Some players have had shot pockets located above the chest, and others have had this area be on the opposite side of where they shoot.
A big mistake that people make with the shot pocket is thinking that you are positioning the ball in that area, stopping, and then shooting.
The shot pocket acts as a point in the ball’s path that it goes through on it’s way to the shot, and has at most a slight pause.
Using your shot pocket will help build consistency with your form, signifying a stable jump shot.
Having the ball in a position that is higher or lower than your shot pocket can actually lower your accuracy when shooting, as it throws your shot off-balance.
Step 6: Hand Positioning
Now let’s go over our hand positioning as we adjust for the release.
Your shooting hand is directly beneath the ball, cupping the ball and bending at the wrist by a little less than 90°.
When you go to shoot your hand should nice and relaxed, and the basketball should roll off your fingers, not your palm.
The bending of the wrist is especially important as the snapping motion upon release creates both power and backspin.
With backspin, you get a soft shot, which reduces the chances of the basketball bouncing off, and also increases the chances that it goes in the hoop.
A common issue for players is shooting with a straight wrist, which instead of following an arc, pushes the ball directly towards the rim and leads to a flat shot.
A solution to this problem is by observing whether or not your wrist is wrinkling, which is a good indicator that notifies you if your wrist is bent far back enough.
The elbow of your shooting hand directly under the ball and in line with the shoulder, forming an L shape.
This will help immensely with aligning your shot so that it goes in a straight line, and contributes to the backspin you place on the ball.
Your non-shooting hand is kept beside the ball, ensuring that it stays in place and doesn’t roll off as you go through the shooting motion. This is why it’s often called the ‘balance’ or ‘guide’ hand, as this hand helps keep the ball in place up until the delivery.
Step 7: Delivery
During delivery there are many different actions taking place at the same time:
After taking the basketball through the shot pocket, raise it while keeping the ball in front of you at all times. While doing this, simultaneously extend your knees and hip, and raise yourself with your legs, generating force for the jump.
As you jump, straighten your elbow and snap your wrist in the direction of the rim, releasing the ball before the top of the jump in an upwards arc with your shooting hand. Your fingers are now pointing to the rim, with both the index and middle finger having touched the ball last.
When jumping, don’t focus on trying to jump high, instead, get into the rhythm of coming up from the shot pocket. The snapping of the wrist will provide force and backspin to the ball.
during this time your balance hand should not move and should come off of the basketball first before the shooting hand does. This is done to prevent the balance hand from adding any force or spin that could derail the ball off track.

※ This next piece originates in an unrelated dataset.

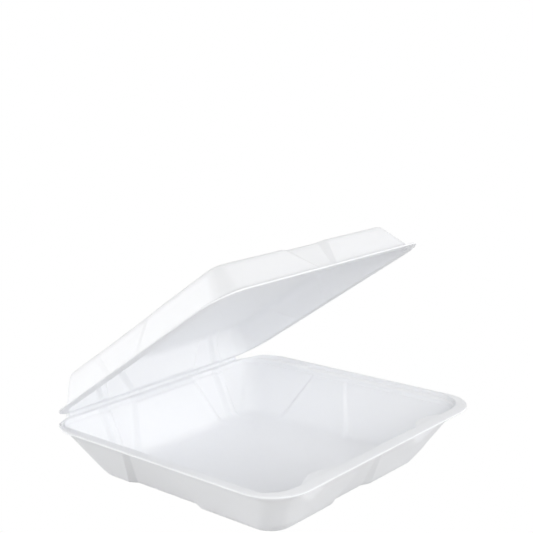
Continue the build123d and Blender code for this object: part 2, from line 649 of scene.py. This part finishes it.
    def turn_rings(
        self, steps: tuple[WallStep, ...], level: float, landing: float = 0.0, skin: Skin = Skin.INNER
    ) -> list[Ring]:
        """Makes the loops of a turn beside the mouth.

        Args:
            steps: The steps of the turn.
            level: Height of the face that they are measured from.
            landing: Share of the lock landings' reach that they follow.
            skin: Which face of the sheet they start from.

        Returns:
            The loops, one for each step.
        """
        mouth = self.size.height if skin is Skin.INNER else self.size.height - self.sheet.thickness
        rings = []
        for step in steps:
            ring = self.wall_ring(mouth, skin, step.margin, step.press)
            height = level + step.level
            rings.append(replace(ring, height=height, fold_height=height, landing=landing))
        return rings

    def edge_rings(self, steps: tuple[EdgeStep, ...], level: float, fold_level: float) -> list[Ring]:
        """Makes the loops of the trimmed edge.

        Args:
            steps: The steps of the edge.
            level: Height of the face that they are measured from.
            fold_level: Height of the sheet's top along the fold.

        Returns:
            The loops, one for each step.
        """
        edge = self.edge
        return [
            Ring(
                edge.half - s.inset, edge.front - s.inset, s.back, edge.front_corner - s.inset,
                edge.back_corner - s.inset, level + s.level, fold_level - s.fold_drop,
            )
            for s in steps
        ]

    def share(self, ring: Ring) -> float:
        """Finds how far up the walls a loop lies, from 0 at the floor to 1 at the mouth and above it."""
        return min(max(ring.height / self.size.height, 0.0), 1.0)

    def pressed(self, ring: Ring, points: np.ndarray) -> np.ndarray:
        """Moves a loop's samples inward where panels and ribs are pressed in.

        Args:
            ring: The loop.
            points: Its samples, in mm.

        Returns:
            The moved samples.
        """
        moved = points.copy()
        share = self.share(ring)
        for press in self.presses:
            pick = self.loop.walls[press.wall]
            side_on = press.wall in (Wall.LEFT, Wall.RIGHT)
            along, across = (1, 0) if side_on else (0, 1)
            half, step, depth = (a + (b - a) * share for a, b in (press.halves, press.steps, press.depths))
            place = np.abs(points[pick, along] - press.centre)
            sign = -1.0 if press.wall in (Wall.BACK, Wall.RIGHT) else 1.0
            amount = depth * ring.press * np.clip((half - place) / step, 0.0, 1.0)
            moved[pick, across] += sign * amount
        return moved

    def skin_points(self, rings: list[Ring]) -> np.ndarray:
        """Places every sample of a skin.

        Args:
            rings: The skin's loops.

        Returns:
            An array of loops by samples by x, y and z, in the pan's own frame, in mm.
        """
        rows = []
        for ring in rings:
            flat = self.pressed(ring, self.loop.points(ring, self.share(ring)))
            flat, height = self.detail(ring, flat)
            rows.append(np.column_stack((flat, height)))
        return np.array(rows)

    def detail(self, ring: Ring, flat: np.ndarray) -> tuple[np.ndarray, np.ndarray]:
        """Gives a loop's samples their heights. A half adds the details that only it has."""
        return flat, np.full(len(flat), ring.height)

    def placed(self, points: np.ndarray) -> np.ndarray:
        """Carries points, in mm, from the pan's own frame to the row's frame at rest."""
        return points

    def rings(self) -> list[Ring]:
        """Lists the loops of the whole skin, from the middle of one face, over the rim, to the other."""
        raise NotImplementedError

    def build(self, finish: "Foam") -> bpy.types.Object:
        """Makes the smooth mesh of this half.

        Args:
            finish: The foam's look.

        Returns:
            The new object, not yet riding on a body.
        """
        rows = refined(self.skin_points(self.rings()))
        number, size = rows.shape[:2]
        points = self.placed(rows.reshape(-1, 3)) * MM
        mesh = bpy.data.meshes.new(self.name)
        mesh.from_pydata([tuple(p) for p in points], [], quads(number, size))
        body = bmesh.new()
        body.from_mesh(mesh)
        body.verts.ensure_lookup_table()
        rims = [[body.verts[first + j] for j in range(size)] for first in (0, (number - 1) * size)]
        for rim in rims:
            self.cap(body, rim)
        return finished(self.name, mesh, body, finish)

    def cap(self, body: bmesh.types.BMesh, rim: list[bmesh.types.BMVert]) -> None:
        """Closes the middle of a floor with a flat fan.

        Args:
            body: The mesh in work.
            rim: The innermost loop.
        """
        middle = body.verts.new(sum((vert.co for vert in rim), Vector()) / len(rim))
        for first, second in zip(rim, rim[1:] + rim[:1]):
            body.faces.new((first, second, middle))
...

A good way to make sure you throw the ball at the correct angle is by having the elbow of your shooting arm finish next to your eyebrow.
Step 8: Follow Through
This is the final step after shooting a ball and is often the highlight of a jump shot.
You finish with your wrist relaxed and the fingers pointing to the rim with your head and arms held up; maintain the follow-through position until the ball hits the rim.
Now that you know the proper technique of shooting a basketball, the only thing left is to fully ingrain what you learned through practice.
This is where the effort you put in comes into play since only through repeatedly shooting can you build the proper technique until it solidifies itself into a habit.
This can be especially hard since at first, you may be resistant to changing your form, but no matter how much you practice, using an incorrect form won’t lead to progress.
Only after repeated use of the proper form will it eventually become more comfortable to use, at which point then you can really start to improve.
You could also use mental training exercises to boost your confidence and improve your accuracy when shooting.
For practice, it’s a good idea to train daily, shooting upwards of 100 times or more to build muscle memory and keep your ability to shoot sharp. You can have someone else help you practice, grabbing the rebounds, and keeping track of how many shots you made and missed.
Another good tip is to keep track of the number of shots you made and missed during a game, and looking back on what you did when shooting.
Even with the proper shooting technique in mind, you’re still bound to have shooting mistakes that occur in-game and during practice; it’s just natural. Let’s look at some common shooting mistakes that people make, and see how we can avoid them.
Fingers Not Spread Wide Enough
Common to young basketball players, they don’t widen their fingers to comfortably wrap across the ball, and instead, hold their fingers too close together. This reduces their overall control over the ball and their shot, leading to a poor jump shot.
To counteract this issue, always be conscious of how wide you have your fingers spread apart, both in practice and in the game.
Applying Force With The Balance Hand Thumb
Considering the balance hand thumb is touching the ball most of the time to keep it in place, it may seem tempting to use it to apply some force to the ball if you feel you won’t be able to generate enough force with your shooting hand.
Something to help remove this dependence is to practice shooting only with your shooting hand, no balance hand included. This way you depend on your shooting hand to do all of the work, and only use the balance hand to keep the basketball in place.
Shooting After Peak Of Jump
Another mistake is shooting only after you come back down from the peak of your jump. This mistake is very counterintuitive as you avoid making use of the added force you generated from the jump, leaving your jump shot much weaker than it could have been.
To fix this problem, it’s a case of working on your timing during practice, trying to find a point on your way during the jump from which to shoot, but shooting before you reach the peak of your jump.
Hopefully, with this breakdown of how to shoot a basketball properly, accompanied by some tips on how to avoid common shooting mistakes, you’ll able to improve your ability to jump.